建築に「すきやづくり(数寄屋造・好き屋造)」という表現がある。「すきや(好き屋)」は、自分がそこで生活したいと思う造りの家ということであり、この表現自体は一定の様式は要求していませんが、事実としてどのような家が現れているかというと、ここでの「すき(好き)」は原意としては茶の湯の「すき(好き:数寄、とも書く)」であり、公家の書院造(ショインづくり)のような、たとえば権威的な四角柱が立つような、権威感が感じられるものではなく、武家の邸宅のように合戦が考えられているものでもなく、自然が感じられる丸柱がたつような、そして落ち着いた解放感のある、家です。権威的家を造り得るものがそこから解放された住み心地の良い造りをしたことにより現れた建築様式ということでしよう。「Suqiya(スキヤ). i. Cozaxiqi(こざしき). Vna casilla pequeña, y muy limpia qes el propio lugar del Chanoyu(小さくとてもきれいな箱のような茶の湯の場所、といったような意味でしょう)」(『日葡辞書』(1603-4年))。

 

「昔の人はかくすける物思ひをなんしける」(『伊勢物語』四十段:この「物思ひ」はあるありきたりな男があるありきたりな女を思っている)。

「なほ、かく独りおはしまして、世の中に、好いたまへる御名のやうやう(少しづつ)聞こゆる、なほ、いと悪しきことなり」(『源氏物語』「総角」:独り身でいて、世の中に「好いたまへる御名のやうやう(少しづつ)聞こゆる」ということなのですが、「好いたまへる御名((なににごとかが)お好きな名(評判))」とはどういう名(評判)かというと、夢のような趣味に心を奪われ(この場合は、そうした夢のような趣味に心を奪われるように恋の世界に生き、その美しい巣にとじこもるように暮らし)、生活に実直な安定感がない人、という評判です)。

「好(す)いたる人は、心からやすかるまじきわざなりけり。今は何につけてか心をも乱らまし。似げなき恋のつまなりや」(『源氏物語』「真木柱」:最後の「つまなりや」に関しては、この一文のあと主人公は琴をかき鳴らすわけであり、「妻也(つまなり)」と「爪鳴(つまな)り」がかかっているということか)。

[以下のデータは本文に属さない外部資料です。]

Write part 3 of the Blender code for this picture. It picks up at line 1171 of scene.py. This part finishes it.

「昔、連歌師の宗祇法師の此所にましまし、歌道のはやりしとき貧しき木薬屋に好(スケ)る人有りて各々を招き二階座敷にて興行せられしに…」(「浮世草子」『日本永代蔵』:この「好(スケ)る人」は連歌の趣味のある人)。

「むかしはすきといへは歌の事に人の心え侍り………然るを今茶の湯をおし出して数寄といふは歌道の世にすたれたるゆへなり」(『戴恩記』(1641~45年頃))。

後世では「Aをすき」という言い方が一般的になっていきますが、古くは「Aにすき」という言い方もあった。「善人ハ善ニスキ、悪人ハ悪ニスクヘシ」(『妻鏡』)。 「連歌にすき」、「狩にすき」、「茶の湯にすき」、「戦(いくさ)にすき」、「甘藷にすき」(甘藷(カンショ:さつまいも)に特別に嗜好がひかれている)…。

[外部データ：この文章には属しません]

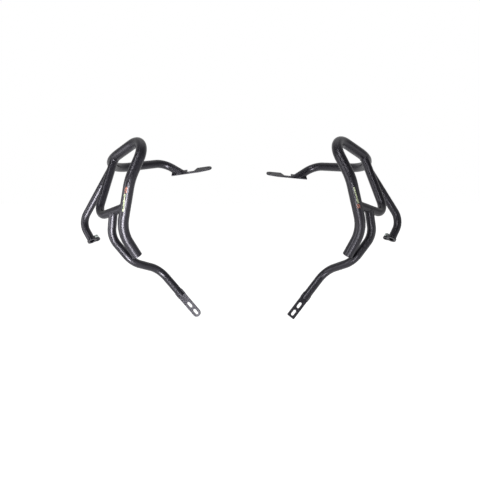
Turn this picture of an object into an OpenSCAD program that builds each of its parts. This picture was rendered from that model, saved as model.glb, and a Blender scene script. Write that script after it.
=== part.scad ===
// A pair of bent-tube motorcycle crash bars, left and right, side by side.
// Each bar is a main tube, a loop tube, a lower arm and a rear arm, welded together,
// with a strap bracket, a slotted bracket and a bolted foot where it meets the motorcycle.
// X runs across the pair, Y from front to back, Z up. The origin is the middle of the pair.

/* [Tubes] */
// Outside diameter of the main tube
main_od = 27; // [24:0.5:30]
// Outside diameter of the loop tube, the lower arm and the rear arm
arm_od = 22; // [19:0.5:24]
// Wall of every tube
tube_wall = 2; // [1.5:0.1:3]
// Gap left for the weld where a tube end is coped round another tube
weld_gap = 0.15; // [0.1:0.05:0.4]

/* [Bends] */
// Radius of the two tight bends of the main tube, at its middle line
main_bend = 50; // [44:1:54]
// Radius of the three wide bends of the main tube, at its middle line
wide_bend = 99; // [90:1:104]
// Radius of the tight corner of the loop tube
loop_bend = 32; // [28:1:38]
// Radius of the bends in the lower arm
arm_bend = 56; // [46:1:60]
// Radius of the bend in the rear arm
rear_arm_bend = 48; // [40:1:54]

/* [Joints between tubes] */
// Where the loop tube meets the front of the main tube, as a share of that straight run
loop_low_share = 0.48; // [0.4:0.01:0.55]
// Where the loop tube meets the rear bend of the main tube, as a share of that bend
loop_top_share = 0.13; // [0.1:0.01:0.2]
// Where the lower arm meets the bottom of the loop tube, as a share of that straight run
lower_arm_share = 0.6; // [0.56:0.01:0.64]
// Where the rear arm meets the rear bend of the main tube, as a share of that bend
rear_arm_share = 0.54; // [0.45:0.01:0.65]
// Thickness of the disc welded into the lower end of the main tube
end_disc_t = 3; // [2:0.5:5]
// Clearance round the disc
end_disc_gap = 0.1; // [0.05:0.05:0.3]

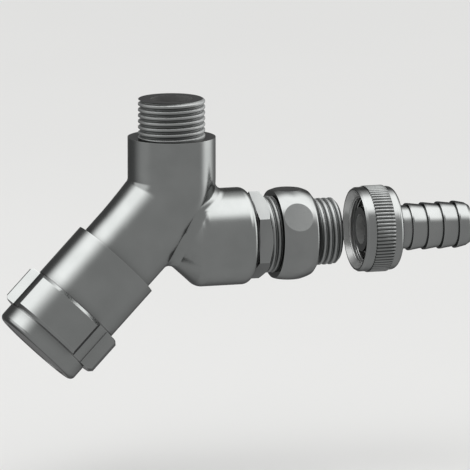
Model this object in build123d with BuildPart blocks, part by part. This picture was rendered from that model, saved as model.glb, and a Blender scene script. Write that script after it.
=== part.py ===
from build123d import *
import os
from math import cos, pi, radians, sin, sqrt, tan

os.makedirs("parts", exist_ok=True)

# Appliance valve: a Y-pattern body with a knob arm, a check valve and a hose union.
# Millimetres. The origin is the centre of the shoulder that meets the wall fitting,
# +Z runs out along the inlet thread and +X along the outlet.

# Clearances between pieces
runFit = 0.05  # radial, round pieces that turn or slide in each other
openFit = 0.35  # radial, round pieces that pass without touching
slideFit = 0.15  # per side, flat faces that slide
threadFit = 0.08  # radial, the union nut on the outlet's thread

# Body
threadR = 20.955 / 2  # G1/2 pipe thread, inlet and outlet
inletLength = 12.0
neckR = 13.75
threadChamfer = 0.4
bendR = 15.0  # of the bend below the neck, at its middle
kneeZ = -19.0  # where the knob's axis meets the inlet's
outletZ = -32.5
knobLean = 44.0  # of the knob's axis from straight down
armR = 13.15
armTaperEnd = 18.0
armEnd = 33.0  # along the knob's axis, from the knee
barrelR = 15.25
barrelStart = 7.3
barrelEnd = 24.6
barrelRound = 2.8
barrelBlend = 4.0  # where the tapered root turns into the barrel
creaseRound = 3.0
coneR = 5.4  # of the barrel's tapered root, inside the arm
coneStart = -3.5
inletBoreR = 6.5

# Seat and chamber, along the knob's axis from the knee
orificeR = 5.5
orificeStart = -2.0
chamberFloor = 8.0
seatHeight = 1.0
seatTop = chamberFloor + seatHeight
seatR = 7.0
chamberR = 9.0
passageR = 4.0
passageDrop = 2.5  # of the passage below the outlet's axis
passageStart = -5.0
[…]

「かつ姫は御覧じ。『……酒を好いて飲まうならば、あの様に酔うたがよささうな。………………好いた男ぢや。あの酒の酔を内へ呼べ。近附にならう』」(「歌舞伎」『傾城壬生大念仏』:この「好いた男ぢや」は、文面からは、ほんとうに酒好きと言える男だ、という意味にも、心地よさを感じる好ましい男だ、という意味にもとれるのですが、後者の方が作品の意味は深くなる。これは近松門左衛門の作品)。

「好きこそものの上手なれ」(好きであればこそ、そのものごとが上手になる。嫌いであっては上手にならない)。「下手(へた)の横好き」(「横好き」は、「好(す)き」と「鋤(すき)」をかけ、鋤(すき)は横に動かしても役にたたない→下手の無駄な好き、ということか)。

 

◎「すぎ(杉)」

「すぐゐ(直居)」。「すぐ(直)」はその項。直線的進行感をもって、まっすぐに、あるもの、の意。その形状印象からの名。植物(樹木)の一種の名。

「我が背子を大和へ遣りてまつしだす(麻都之太須)足柄山の杉(すぎ:須疑)の木の間か」(万3363:これは東国の歌。「まつしだす(麻都之太須)」は語義未詳とされる語ですが、待(ま)つ時(しだ)伏(ふ)す、の「ふ」が無音化しているのでしょう。足柄山の杉(すぎ:過ぎ)の木の間に(あなた)を待つという時が伏(ふ)した、特化的に発生しこもったようになってしまった(私は、いつも、杉の木の間に、あなたが去って行った遠くを見るようになった…)、ということ)。

「杉 ………和名須木」(『和名類聚鈔』)。